We couldn’t find this information on the webpage, so I am writing to you. It is about the dataset from FLUVIEW from the CDC from the US: National, Regional, and State Level Outpatient Illness and Viral Surveillance (cdc.gov)
There is also a publication using this dataset: https://www.science.org/doi/10.1126/sciadv.abb1237
Can you please tell me if this particular dataset has been used to pre-training TimeGPT?
Is there an overview about this and we just didn’t find it?
This would help a lot. If it were included, our results would have to be interpreted differently.
Here's information about his research and what' he's doing with TimeGPT.
at the School of Computer Science at the University of Auckland.
My main project is around forecasting hospitalization rates related to respiratory diseases and influenza-like illness cases in general.
Using a foundation model for this purpose is quite interesting.
Furthermore, I supervise a student project in which two students compare the TimeGPT forecasting with the forecasting of other comprehensive frameworks such as AutoGluon-TS.
a
love the question and the research approach, but i'm not sure if we want to disclose that level of detail, wdyt @Cristian Challu @Max? imo, for this kind of research, i think we should let them know if we are using the dataset since the conclusions can lead to making sensitive decisions
m
Hi Steffen, Thanks for being a user of TimeGPT. Your research sounds amazing. Please keep us posted. Regarding your specific question, for strategic reasons we haven't release the data that we used yet. That being said, lets say that we would not recommend you to test accuracy of TimeGPT on the ILI. You can safely assume that the model saw at least some part of that data set. Best, X
👍 2
t
Steffen appreciated our response, and replied with a question about data being uploaded to servers. I think that data is uploaded to our servers, even if they opt-out of having it used to improve our Services? @azul (she/her) (nixtla) @Max @Cristian Challu
thank you so much, this is a super important information!
We could use another dataset very similar to the US-ILI surveillance. This data is also about respiratory diseases derived from a hospital surveillance in Auckland. It has not been published, so we can be sure that it is not part of the TimeGPT training data.
However, there are concerns about using this data with large models that also require internet access. Collaborators are afraid that when we use TimeGPT for this data that it gets uploaded to a server overseas which would be not allowed according to the data ethic approval.
When we use the github for TimeGPT: https://github.com/Nixtla/nixtla
Yes, we need internet access to verify the Token, right?
But are there procedures uploading the data to whatever server? If the data just stays on the local machine, then we should be able to use it to test TimeGPT on this data, I think.
My draft response: Hi Steffen, Thanks, yes, that other dataset seems like it would be a good solution. How the data is handled is outlined in our Terms and Conditions. You can opt out of having your data used to improve services.

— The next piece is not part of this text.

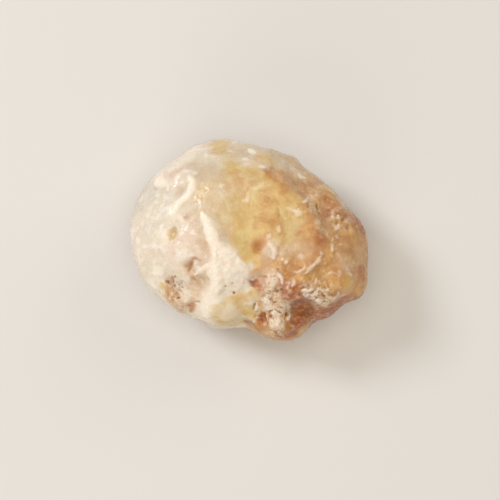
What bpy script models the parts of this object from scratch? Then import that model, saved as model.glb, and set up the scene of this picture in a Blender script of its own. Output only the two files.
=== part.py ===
"""Rough opal: one loose nodule of common opal in its pale crust, lying on a worn flat.

The object is in metres, +Z up, with its origin on the surface that it lies on, under the
middle of the stone. +X runs along its length and +Y across it. The stone is shaped in
millimetres, and the last step brings it to metres.
"""

import bisect
import math
from dataclasses import dataclass

import bmesh
import bpy
from mathutils import Vector, noise
from mathutils.bvhtree import BVHTree

# Driving dimensions, in millimetres.
LENGTH = 45.0
WIDTH = 38.2
HEIGHT = 25.0
GIRTH = 10.6  # height of the widest level above the surface that the stone lies on
WEAR = 0.75  # what the worn flat has taken off the lowest point

# The net of cells that carries the form: about one millimetre each way.
CELLS = (36, 30, 20)

# How the rounded blank fills its box: 1 is an ellipsoid, less is squarer.
FULLNESS_ACROSS = 0.84
FULLNESS_UP = 0.90
LEAN = (-0.10, 0.05)  # sideways shift of the crown for each millimetre above the girth
NOTCH_FADE = 3.0  # how fast the notches of the outline die out above and below the girth
SMOOTH_WINDOW = 26.0  # degrees either side over which the outline is evened out for the crown
SMOOTH_SAMPLES = 9
OUTLINE_STEPS = 10  # short runs that stand for the curve between two points of the outline

# The upper side's forms are laid out as they look from a point almost straight above.
SIGHT_MIDDLE = Vector((0.0, -0.25, HEIGHT / 2))  # where a form at (0, 0) is looked for
SIGHT_RISE = 80.0  # degrees above the horizontal, over the front
SIGHT_DISTANCE = 200.0

MM = 0.001

# The widest outline seen from above, anticlockwise from the right-hand end.
OUTLINE = (
    (22.6, -2.9), (22.0, 1.6), (21.0, 3.9), (19.0, 5.7), (16.9, 8.4), (13.7, 11.4),
    (11.3, 12.9), (9.6, 14.8), (6.2, 16.6), (3.3, 17.2), (-0.8, 18.3), (-5.3, 19.0),
    (-9.2, 17.9), (-14.5, 14.8), (-17.0, 13.1), (-19.1, 10.6), (-21.2, 7.4), (-22.4, 3.3),
    (-22.4, -0.7), (-21.6, -5.0), (-20.6, -7.8), (-18.7, -9.8), (-14.8, -12.9), (-11.6, -14.6),
    (-7.8, -15.6), (-5.8, -16.8), (-4.0, -16.8), (-1.8, -16.4), (0.1, -16.8), (2.0, -18.0),
    (3.9, -19.0), (6.5, -19.2), (8.8, -18.8), (10.1, -17.7), (11.1, -16.3), (12.4, -15.1),
    (14.5, -14.9), (15.8, -14.3), (17.1, -12.8), (18.6, -11.6), (19.9, -11.9), (21.7, -11.5),
    (22.5, -8.9), (22.4, -5.8),
)


@dataclass(frozen=True)
class Facet:
    """A nearly flat break: the blank is pressed back to a plane square to this direction."""

    bearing: float  # degrees anticlockwise from +X, seen from above
    rise: float  # degrees above the horizontal
    cut: float  # depth below the blank's furthest point that way
    soft: float  # how far the rounding of its edge reaches


FACETS = (
    Facet(bearing=-50, rise=81, cut=1.3, soft=1.2),  # the window of clear honey opal on the crown
    Facet(bearing=98, rise=48, cut=1.7, soft=0.7),  # the sloping band behind the window
    Facet(bearing=172, rise=52, cut=1.3, soft=1.5),  # the crusted left cheek
    Facet(bearing=228, rise=46, cut=1.5, soft=1.2),  # the pitted lower left slope
    Facet(bearing=268, rise=50, cut=1.2, soft=1.2),  # the front slope
    Facet(bearing=12, rise=44, cut=1.6, soft=1.0),  # the right-hand slope
    Facet(bearing=48, rise=38, cut=1.0, soft=0.9),  # the shoulder at the back right
    Facet(bearing=128, rise=12, cut=0.5, soft=0.8),  # the straight edge at the back left
    Facet(bearing=200, rise=-38, cut=1.8, soft=1.4),  # under the left end
    Facet(bearing=320, rise=-42, cut=2.2, soft=1.2),  # the undercut at the front right
    Facet(bearing=75, rise=-40, cut=1.7, soft=1.0),  # under the back
    Facet(bearing=130, rise=-50, cut=1.2, soft=0.8),
    Facet(bearing=262, rise=-40, cut=1.4, soft=1.0),
    Facet(bearing=15, rise=-45, cut=1.4, soft=1.2),
)


@dataclass(frozen=True)
class Scoop:
    """A shell-shaped break, as glassy opal chips: a round bowl with a crisp edge."""

    name: str
    spot: tuple  # where its middle lies: see Form
    radius: float  # of the ball that fits in it
    depth: float
    side: str = "top"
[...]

However, the data is still uploaded to servers. If you need the data to remain local, you may be interested in our Docker self-hosted version. If that is of interest, I can let you know more. Best, -Tracy
👍 1
m
Hi Steffen, Thanks, yes, that other dataset seems like it would be a good solution. How the data is handled is outlined in our Terms and Conditions. You can opt out of having your data used to improve services. However, the data is still uploaded to servers. There are different options, if you use the Azure version of TimeGPT (called TimeGEN) then the data will remain in your own VPC and Nixtla will never have access to it. Alternativly, we can also sign some documents and make sure your data is erased and never used for any purposes. Finally, there is an alternative, where you could use a Docker self-hosted version. However, that is normally for enterprise customers. If that is of interest, I can let you know more. Best, -Tracy
🙏 1